+++ EXCERPTED DATA +++
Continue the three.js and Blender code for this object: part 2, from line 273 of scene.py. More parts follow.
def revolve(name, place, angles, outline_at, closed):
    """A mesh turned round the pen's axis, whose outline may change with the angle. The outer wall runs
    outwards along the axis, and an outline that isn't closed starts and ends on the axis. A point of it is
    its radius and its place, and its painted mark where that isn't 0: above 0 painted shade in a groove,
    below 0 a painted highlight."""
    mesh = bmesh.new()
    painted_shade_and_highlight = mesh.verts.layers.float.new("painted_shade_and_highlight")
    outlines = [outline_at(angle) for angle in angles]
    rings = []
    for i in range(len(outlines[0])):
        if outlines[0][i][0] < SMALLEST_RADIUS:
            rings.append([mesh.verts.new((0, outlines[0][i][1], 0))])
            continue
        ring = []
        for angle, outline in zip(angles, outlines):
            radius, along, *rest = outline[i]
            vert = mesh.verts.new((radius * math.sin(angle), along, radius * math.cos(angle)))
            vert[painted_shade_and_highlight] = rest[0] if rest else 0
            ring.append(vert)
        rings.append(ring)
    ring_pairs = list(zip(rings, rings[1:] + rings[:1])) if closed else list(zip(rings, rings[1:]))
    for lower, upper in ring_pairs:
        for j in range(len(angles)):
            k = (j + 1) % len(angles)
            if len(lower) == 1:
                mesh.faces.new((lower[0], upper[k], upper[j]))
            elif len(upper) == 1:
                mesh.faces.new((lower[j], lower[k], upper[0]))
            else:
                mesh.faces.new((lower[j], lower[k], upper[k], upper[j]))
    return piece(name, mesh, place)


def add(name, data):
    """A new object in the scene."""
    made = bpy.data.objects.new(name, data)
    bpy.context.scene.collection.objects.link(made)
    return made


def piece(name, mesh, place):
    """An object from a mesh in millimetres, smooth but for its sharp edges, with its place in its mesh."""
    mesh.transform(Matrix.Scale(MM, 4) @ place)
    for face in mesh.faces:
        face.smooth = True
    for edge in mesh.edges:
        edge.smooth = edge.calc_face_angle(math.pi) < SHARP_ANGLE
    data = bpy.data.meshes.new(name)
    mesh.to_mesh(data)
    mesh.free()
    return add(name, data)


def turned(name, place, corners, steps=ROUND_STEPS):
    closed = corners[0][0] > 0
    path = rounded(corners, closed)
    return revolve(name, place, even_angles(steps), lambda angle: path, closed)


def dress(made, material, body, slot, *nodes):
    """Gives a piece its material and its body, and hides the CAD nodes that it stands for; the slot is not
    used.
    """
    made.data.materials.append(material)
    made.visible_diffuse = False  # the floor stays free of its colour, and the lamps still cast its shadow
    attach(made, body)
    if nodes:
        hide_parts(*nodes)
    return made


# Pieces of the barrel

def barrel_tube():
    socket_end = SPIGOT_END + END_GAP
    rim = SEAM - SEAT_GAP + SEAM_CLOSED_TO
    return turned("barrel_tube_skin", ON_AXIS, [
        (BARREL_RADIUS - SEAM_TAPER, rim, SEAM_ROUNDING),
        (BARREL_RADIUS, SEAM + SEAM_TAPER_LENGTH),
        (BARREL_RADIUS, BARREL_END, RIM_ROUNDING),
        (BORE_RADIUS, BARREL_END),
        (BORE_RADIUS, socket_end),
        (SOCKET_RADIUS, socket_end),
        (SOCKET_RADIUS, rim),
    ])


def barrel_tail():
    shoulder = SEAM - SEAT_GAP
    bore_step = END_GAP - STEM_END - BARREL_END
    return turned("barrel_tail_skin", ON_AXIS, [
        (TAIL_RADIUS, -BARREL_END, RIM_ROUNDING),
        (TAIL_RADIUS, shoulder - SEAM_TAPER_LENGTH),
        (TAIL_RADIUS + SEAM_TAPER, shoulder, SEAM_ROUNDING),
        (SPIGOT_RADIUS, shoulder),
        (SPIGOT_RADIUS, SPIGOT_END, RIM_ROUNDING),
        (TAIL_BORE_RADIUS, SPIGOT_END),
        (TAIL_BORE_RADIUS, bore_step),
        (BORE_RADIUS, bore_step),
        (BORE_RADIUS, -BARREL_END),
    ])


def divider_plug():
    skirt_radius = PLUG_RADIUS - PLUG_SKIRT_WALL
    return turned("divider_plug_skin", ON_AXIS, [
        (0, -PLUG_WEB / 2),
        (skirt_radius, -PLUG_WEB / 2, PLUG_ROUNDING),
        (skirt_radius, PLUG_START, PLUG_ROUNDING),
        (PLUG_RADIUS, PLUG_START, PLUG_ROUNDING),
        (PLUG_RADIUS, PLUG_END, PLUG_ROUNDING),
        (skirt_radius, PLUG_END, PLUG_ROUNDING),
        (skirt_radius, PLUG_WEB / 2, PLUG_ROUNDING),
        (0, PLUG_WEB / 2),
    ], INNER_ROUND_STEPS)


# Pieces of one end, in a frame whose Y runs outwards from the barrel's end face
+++
+++ EXCERPTED DATA +++
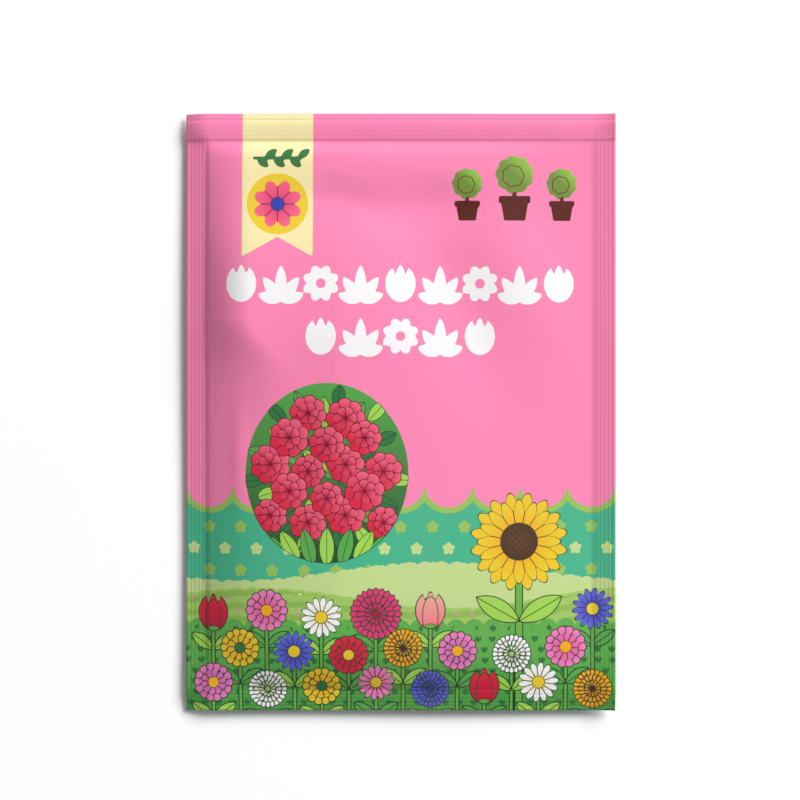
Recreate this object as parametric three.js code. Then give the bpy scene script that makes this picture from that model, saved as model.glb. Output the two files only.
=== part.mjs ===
+++
**STATED GOAL:** Write down only the number of lines that contain the string "nodes" in the listing.

**FINAL ANSWER:** 4